The remaining crews also piled up leave while they were deployed, but they need to train to be ready for any mission that could be ordered on a moment’s notice, Wald said. This means commanders need to try to balance training their airmen without overworking them.

“If you’re overly busy, you can see it in their eyes because they are exhausted,” Wald said. “If they are under-busy, you can see it in their hearts because they want to go out and fly.”

Increased threats

The ops tempo was so high that earlier this year AMC Commander Gen. Darren McDew canceled the command’s premiere training exercise and competition, the Air Mobility Rodeo at McChord. The rodeo, which last took place in 2011 and cost about $2.5 million, included dozens of units across the command competing in their mission sets.

“During these challenging times, we need to be good stewards of our very limited funds and our Airmen’s time,” McDew said in a statement. “It’s unfortunate, but given the circumstances, this is the right decision. We’re looking forward to the possibilities of tailoring future Rodeo events, to ensure we’re getting the most training and international partnership building value from this event.”

Going forward, Air Mobility Command is going to give the Rodeo a complete makeover. Instead of a competition, the command will use the money and time to exercise real-world scenarios that mobility crews are likely to face — supporting civil authorities and humanitarian assistance missions such as the August 2014 airdrop of supplies to stranded Yazidis on Mount Sinjar in Iraq.

“It’s going to be an exercise driven with a [mobility air forces]-centered focus,” Col. Michael Zick, the command A3 deputy director of operations, said in a July 23 interview. “We are not going to be a supporting player, we are going to be the supported player. It’s going to be very much like a Red Flag.
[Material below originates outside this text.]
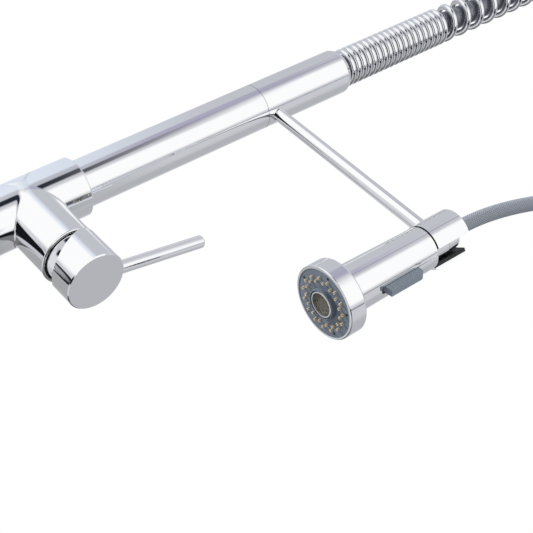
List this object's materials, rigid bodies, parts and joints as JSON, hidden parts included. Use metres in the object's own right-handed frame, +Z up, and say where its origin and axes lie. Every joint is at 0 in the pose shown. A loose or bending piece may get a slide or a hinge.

We will have some friendly rivalry, but we are shifting to exercising joint capabilities.”

For the past 15 years, Air Mobility Command has been a supporting role in exercises and real-world deployment, executing missions such as carrying ground personnel and refueling combat aircraft. But as the global situation has changed, and airlift has been a focal point in many missions such as humanitarian relief, the command wants to exercise that ability, said Terry Johnson, the director of staff for the command’s A3 operations directorate.

“The input we get is we spend so much time in a supporting role ... we have not had the opportunity to train in those mission sets we believe will be vital to national security in the future,” Johnson said.

Where the Rodeo was explicitly a competition among units, the command now wants units to train and fly together. The exercise will take place in 2017, though it isn’t clear if it will return to McChord.

“It’s based on real-world activities,” Zick said. “Responding to the ops tempo day-to-day that our airmen are experiencing right now. We are looking to focus on an exercise primarily geared toward them and the capabilities they bring to the warfighters out there.”

The budget constraints will continue across the force, outside of just exercises, especially if sequestration returns in 2016. The Air Force is the smallest it has been in its history, and officials have said the force is too small for the missions it is asked to do.

“We’re in a unique period in history where there’s a demand for resource drawdown based in part on the debt and deficit that we have; based on, in part, to this notion that we’re sort of drawing down, if you will, in Afghanistan and we left Iraq, that it’s time to draw down, if you will, because the wars are over,” Spencer said. “Well, first of all, the war is not over, but the more important issue for me is the threats are increasing.”

Unique missions

In addition to deployments to Central Command, Air Force mobility crews were tasked with response to the Ebola crisis last year in Africa and with humanitarian assistance for Operation Sahayogi Haat following the earthquakes in Nepal.

McChord is also involved in one of the most unique missions in the service, Operation Deep Freeze.

A McChord C-17 and crew is deployed to support National Science Foundation activities in Antarctica. While the normal Deep Freeze mission lasts from September to December — summer time on the continent — this year crews are flying resupply runs in winter. In mid-July, C-17s flew night landings at McMurdo Station in Antarctica. Crews in the mission face 24 hours of darkness and colder temperatures to help resupply the station, which is being rebuilt.

The base is relying on its most experienced aircrews, including reservists, said Lt. Col. Rob Schmidt, commander of the 304th Expeditionary Airlift Squadron.

“It’s one of the most sought-after missions; we get the most experienced folks to do it,” Schmidt said.